Jakarta (ANTARA) - Komisi Pemberantasan Korupsi (KPK) menghargai upaya praperadian yang diajukan Masyarakat Antikorupsi Indonesia (MAKI) atas Surat Perintah Penghentian Penyidikan (SP3) yang dikeluarkan KPK terhadap Sjamsul Nursalim (SN) dan istrinya, Itjih Nursalim (ISN).

"KPK menghargai upaya praperadilan yang diajukan masyarakat dan berharap ada terobosan hukum baru karena dari awalpun, KPK meyakini perkara BLBI-BDNI ini sudah cukup bukti dan faktanya memang dakwaan Jaksa KPK terbukti menurut hukum pada tingkat PN (Pengadilan Negeri) dan banding di PT (Pengadilan Tinggi) Jakarta," ucap Plt Juru Bicara KPK Ali Fikri dalam keterangannya di Jakarta, Senin.

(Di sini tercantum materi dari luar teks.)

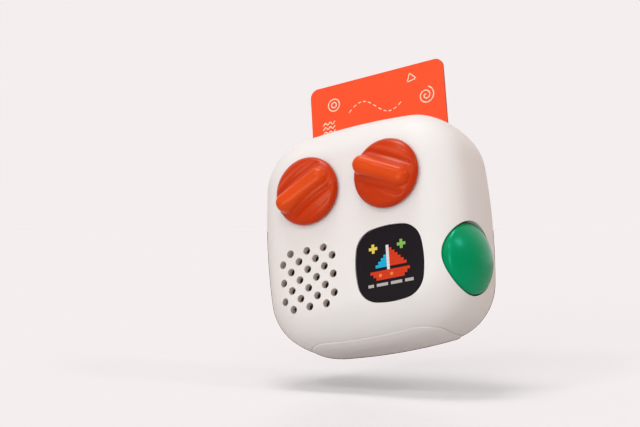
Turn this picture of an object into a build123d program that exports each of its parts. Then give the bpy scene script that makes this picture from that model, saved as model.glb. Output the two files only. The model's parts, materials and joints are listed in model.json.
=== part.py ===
from build123d import *
import os
from math import atan2, cos, degrees, hypot, radians, sin, sqrt, tan

# Audio story player for small children, in millimetres. +Z is up, the face with
# the knobs looks along -Y and +X is to the right of someone who looks at it.
# Every piece is drawn about the middle of the body and lifted at the end, so
# that the base pad rests on z = 0.

# ---------------------------------------------------------------- driving sizes

# Body: a pillow whose outline and whose depth are both chains of round arcs.
HALF_WIDTH = 39.5
HALF_HEIGHT = 39.6
HALF_DEPTH = 20.4
SIDE_RADIUS = 220.0          # long arcs of the outline
CORNER_RADIUS = 19.9         # corners of the outline
BULGE_RADIUS = 55.0          # side wall, seen in section
EDGE_RADIUS = 14.2           # round edge from the side wall to the face
WALL = 2.5
SPLIT_Y = 9.0                # joint plane of the two shells
LAP = 2.0                    # overlap of the tongue in the joint

# Clearances
FIT = 0.1                    # moulded piece in its seat
CLOSE_FIT = 0.03             # shaft in a knob, screw in its hole
RUNNING_FIT = 0.05           # shaft in a bush
MOVING_GAP = 0.3             # between pieces that pass each other

# Base pad
PAD_HALF_LENGTH = 25.0
PAD_HALF_DEPTH = 13.0
PAD_CORNER = 8.0
PAD_RECESS = 0.8
PAD_PROUD = 0.4
PAD_EDGE = 0.8

# Story card, the size of a bank card, and its slot
CARD_WIDTH = 54.0
CARD_LENGTH = 85.6
CARD_THICK = 0.76
CARD_CORNER = 3.18
CARD_Y = 5.7
CARD_SEAT = 16.7             # its lower edge above the lowest point of the body
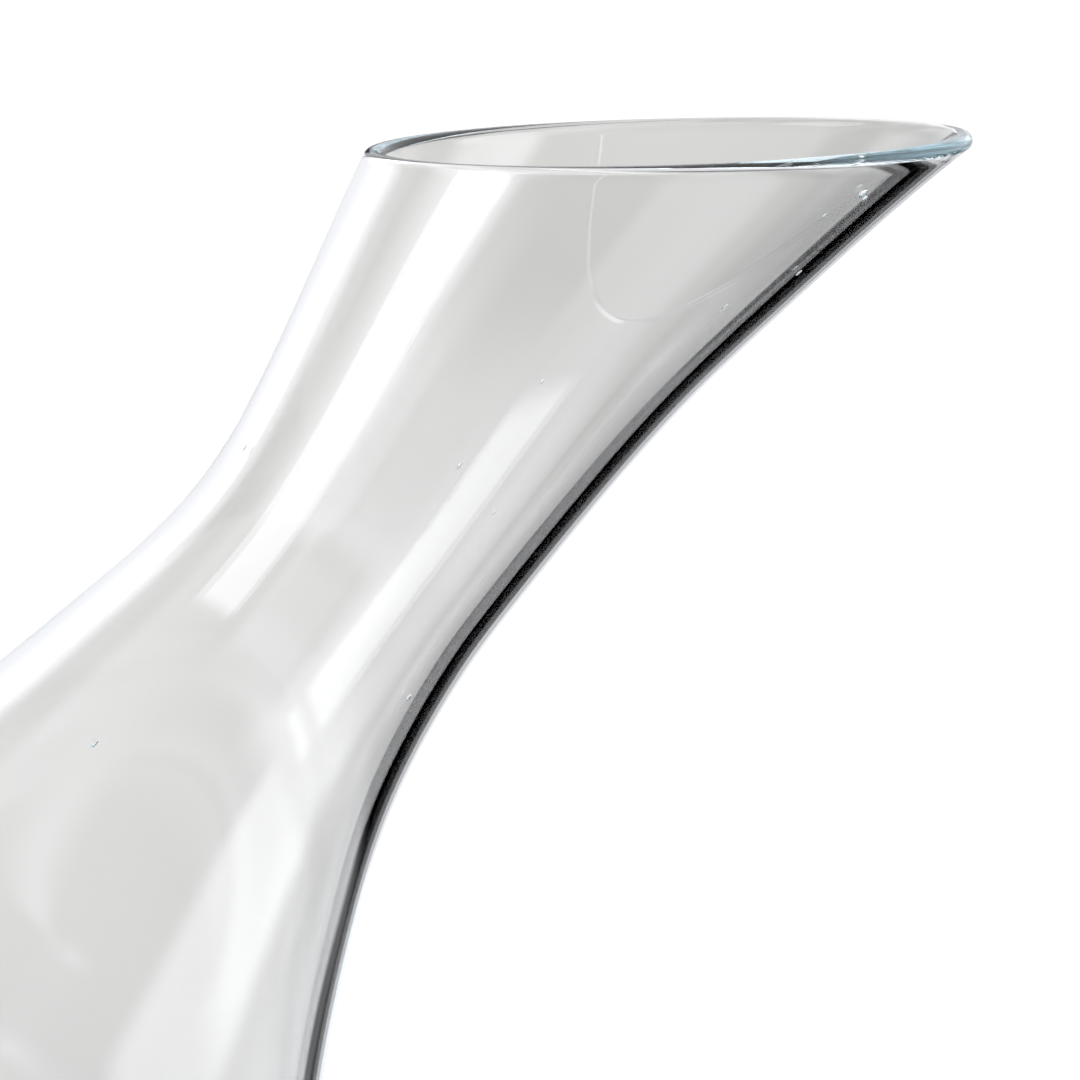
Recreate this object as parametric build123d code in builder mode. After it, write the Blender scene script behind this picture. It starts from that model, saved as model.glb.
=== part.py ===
"""Slant-mouthed wine decanter, mouth-blown in one piece of clear glass.

Millimetres, +Z up. The origin is the centre of the base, on the surface the decanter stands on.
The pouring lip, the high side of the slanted mouth, points along +X.
"""

from build123d import *
import os

# The bowl
BELLY_RADIUS = 84.0
BELLY_HEIGHT = 29.0  # height of the widest point, and the radius of the heel below it
BELLY_PULL = 22.0  # how far the wall runs on straight up from the widest point

# The shoulder, between the bowl and the neck
SHOULDER_RADIUS = 48.1
SHOULDER_HEIGHT = 90.0
SHOULDER_SLOPE = 30.0  # degrees that the wall leans in from upright
SHOULDER_PULL_DOWN = 36.0
SHOULDER_PULL_UP = 27.2

# The waist, the narrowest point of the neck
WAIST_RADIUS = 23.0
WAIST_HEIGHT = 170.4
WAIST_PULL_DOWN = 21.7
WAIST_PULL_UP = 20.3

# The flared mouth, before it is cut on the slant
MOUTH_RADIUS = 41.2
MOUTH_HEIGHT = 275.0
MOUTH_SLOPE = 21.6  # degrees that the wall leans out at the very top
MOUTH_PULL = 22.9

# The slanted rim: the plane crosses the axis at RIM_HEIGHT and rises towards +X
RIM_HEIGHT = 241.6
RIM_SLANT = 36.7
LIP_ROUNDING = 1.0

# The glass
WALL = 2.6
BASE_THICKNESS = 5.5
FOOT_WIDTH = 8.0  # the flat ring that the decanter stands on
PUNT_RISE = 6.0  # how far the underside is pushed up at its centre
INNER_HEEL_PULL_OUT = 18.0  # how far the floor runs on level before it turns up into the wall
INNER_HEEL_PULL_UP = 14.0

foot_radius = BELLY_RADIUS - BELLY_HEIGHT
punt_radius = foot_radius - FOOT_WIDTH
cavity_belly_radius = BELLY_RADIUS - WALL
floor_rise = PUNT_RISE + BASE_THICKNESS
clear_of_rim = 10.0  # how far the cut for the cavity runs on past the mouth


def step(point, slope, distance):
    """The point that lies the distance further up a wall that leans out from upright by the slope."""
    return point + Vector(0, distance).rotate(Axis.Z, -slope)


def wall_curves(inset):
    """The control points of the belly, shoulder and flare curves, all moved inwards by the inset."""
    belly = Vector(BELLY_RADIUS - inset, BELLY_HEIGHT)
    shoulder = Vector(SHOULDER_RADIUS, SHOULDER_HEIGHT) - Vector(inset, 0).rotate(Axis.Z, SHOULDER_SLOPE)
    waist = Vector(WAIST_RADIUS - inset, WAIST_HEIGHT)
    mouth = Vector(MOUTH_RADIUS, MOUTH_HEIGHT) - Vector(inset, 0).rotate(Axis.Z, -MOUTH_SLOPE)
    return [
        [
            belly,
            step(belly, 0, BELLY_PULL),
            step(shoulder, -SHOULDER_SLOPE, -SHOULDER_PULL_DOWN),
            shoulder,
        ],
        [
            shoulder,
            step(shoulder, -SHOULDER_SLOPE, SHOULDER_PULL_UP),
            step(waist, 0, -WAIST_PULL_DOWN),
            waist,
        ],
        [
            waist,
            step(waist, 0, WAIST_PULL_UP),
            step(mouth, MOUTH_SLOPE, -MOUTH_PULL),
            mouth,
        ],
    ]


rim_plane = Plane(
    origin=(0, 0, RIM_HEIGHT),
    z_dir=Vector(0, 0, 1).rotate(Axis.Y, -RIM_SLANT),
)

with BuildPart() as glass_vessel:
    # The outer shape: pushed-up underside, foot ring, heel, belly, shoulder, neck and flared mouth
    with BuildSketch(Plane.XZ):
        with BuildLine():
            TangentArc((0, PUNT_RISE), (punt_radius, 0), tangent=(1, 0))
            Line((punt_radius, 0), (foot_radius, 0))
            TangentArc((foot_radius, 0), (BELLY_RADIUS, BELLY_HEIGHT), tangent=(1, 0))
            for controls in wall_curves(0):
                outer = Bezier(*controls)
            Polyline(outer @ 1, (0, (outer @ 1).Y), (0, PUNT_RISE))
        make_face()
    revolve(axis=Axis.Z)

    # The cavity: a floor that follows the underside, then the same wall curves set in by the wall
    with BuildSketch(Plane.XZ):
        with BuildLine():
            TangentArc((0, floor_rise), (punt_radius, BASE_THICKNESS), tangent=(1, 0))
            Bezier(
                (punt_radius, BASE_THICKNESS),
                (punt_radius + INNER_HEEL_PULL_OUT, BASE_THICKNESS),
                (cavity_belly_radius, BELLY_HEIGHT - INNER_HEEL_PULL_UP),
                (cavity_belly_radius, BELLY_HEIGHT),
            )
            for controls in wall_curves(WALL):
                inner = Bezier(*controls)
            above = (inner @ 1).Y + clear_of_rim
            Polyline(
                inner @ 1,
                ((inner @ 1).X, above),
                (0, above),
                (0, floor_rise),
            )
        make_face()
    revolve(axis=Axis.Z, mode=Mode.SUBTRACT)

    # The mouth cut on the slant, and its edges rounded in the flame
    split(bisect_by=rim_plane, keep=Keep.BOTTOM)
    rim = glass_vessel.faces().sort_by(Axis.Z)[-1]
    fillet(rim.edges(), radius=LIP_ROUNDING)

glass_vessel.part.label = "glass_vessel"

os.makedirs("parts", exist_ok=True)
export_step(glass_vessel.part, "parts/glass_vessel.step")
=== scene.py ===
"""Wine decanter of clear blown glass with a slanted mouth, in a pale studio. Metres, +Z up.

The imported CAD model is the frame. One closed mesh, decanter_glass, stands for its node glass_vessel:
the same wall, with the slight wander of a hand-blown neck and the seeds that lie in the glass.
"""

import math

import bpy
import numpy as np
from mathutils import Matrix, Vector


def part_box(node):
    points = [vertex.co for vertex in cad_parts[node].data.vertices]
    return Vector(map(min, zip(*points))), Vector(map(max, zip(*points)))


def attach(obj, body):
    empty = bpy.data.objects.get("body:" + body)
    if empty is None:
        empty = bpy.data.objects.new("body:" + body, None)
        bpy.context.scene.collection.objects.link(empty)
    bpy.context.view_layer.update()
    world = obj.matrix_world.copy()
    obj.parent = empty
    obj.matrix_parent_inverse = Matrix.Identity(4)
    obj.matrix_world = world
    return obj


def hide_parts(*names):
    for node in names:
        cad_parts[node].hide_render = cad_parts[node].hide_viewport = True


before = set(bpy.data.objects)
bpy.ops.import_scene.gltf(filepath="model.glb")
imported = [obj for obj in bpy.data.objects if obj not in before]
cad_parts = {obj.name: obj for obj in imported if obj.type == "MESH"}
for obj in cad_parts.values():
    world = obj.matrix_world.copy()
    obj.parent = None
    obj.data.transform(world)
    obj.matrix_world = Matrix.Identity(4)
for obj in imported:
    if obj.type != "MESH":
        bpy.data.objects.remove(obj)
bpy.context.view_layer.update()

# ---- The vessel's shape, in millimetres, as the CAD model has it ------------------------------------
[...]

KPK, kata dia, akan mengikuti proses praperadilan tersebut dan tetap berkomitmen melakukan kerja yang terbaik sesuai aturan hukum yang berlaku dalam penuntasan agenda pemberantasan korupsi.

"Walaupun sudah diatur dalam UU (Undang-Undang), KPK tidak mudah dalam memutuskan penghentian penyidikan dan kami berharap polemik mengenai hal ini dihentikan," ujar Ali.

Baca juga: KPK tidak tutup kemungkinan proses kembali Sjamsul Nursalim kasus BLBI
Baca juga: Pakar hukum: Satgas Hak Tagih BLBI perlu paparkan target kerja
Baca juga: KPK siap bantu Satgas Penanganan Hak Tagih BLBI


Saat ini, lanjut dia, KPK fokus melanjutkan penyelesaian perkara pada tahap penyidikan perkara yang lain termasuk beberapa perkara yang telah dibuktikan di persidangan dan saat ini sedang dilakukan penyidikan pengembangan maupun terhadap perkara yang para tersangkanya masih berstatus masuk dalam daftar pencarian orang (DPO).

Terkait perkara Bantuan Likuiditas Bank Indonesia (BLBI)-Bank Dagang Nasional Indonesia (BDNI) tersebut, ia mengaku KPK sudah maksimal berikhtiar dalam upaya penyelesaian perkara BLBI.

"Sampai kemudian dalam sejarah KPK berdiripun, kami pertama kali lakukan upaya hukum luar biasa berupa Peninjauan Kembali (PK) ke MA (Mahkamah Agung) sekalipun beberapa bulan kemudian juga kembali ditolak MA," ucap Ali.

Dalam perkara BLBI-BDNI opsi yang diambil KPK dalam SP3 ini adalah alasan bukan tindak pidana karena adanya putusan akhir dari MA sehingga syarat unsur adanya perbuatan pidana penyelenggara negara tidak terpenuhi berdasarkan putusan akhir MA tersebut.

Sedangkan Sjamsul dan Itjih sebagai orang yang turut serta melakukan perbuatan bersama-sama dalam satu rangkaian peristiwa dan perbuatan yang sama dengan Syafruddin Arsyad Temenggung (SAT) selaku penyelenggara negara.

"Singkatnya, SAT, SN, dan ISN dalam perkara ini masih dalam satu rangkaian peristiwa dan perbuatan yang sama, yang membedakan hanya pada peran dalam mewujudkan perbuatan tersebut," kata Ali.

Ia menjelaskan disebabkan sudah ada putusan MA yang menyatakan peristiwa dan rangkaian perbuatannya sebagai materi penyidikan tersebut bukan tindak pidana sehingga tidak dapat dipaksakan untuk dilanjutkan dan dibawa ke peradilan pidana.

"Kami tegaskan perkara SN dan ISN ini bukan karena tidak selesai penyidikan dan tidak cukup bukti atau karena tersangkanya DPO yang tidak bisa ditemukan," ungkap dia.

Adapun, kata dia, terkait peluang gugatan perdata sebagaimana ketentuan Pasal 32 Undang-Undang Tindak Pidana Korupsi (Tipikor), KPK berdasarkan UU tidak memiliki kewenangan dan "legal standing" sebagai penggugat melalui jalur perdata.

"Namun demikian, KPK dukung dan akan 'support' data yang kami miliki terkait upaya yang akan dilakukan oleh Satgas BLBI," ujar Ali.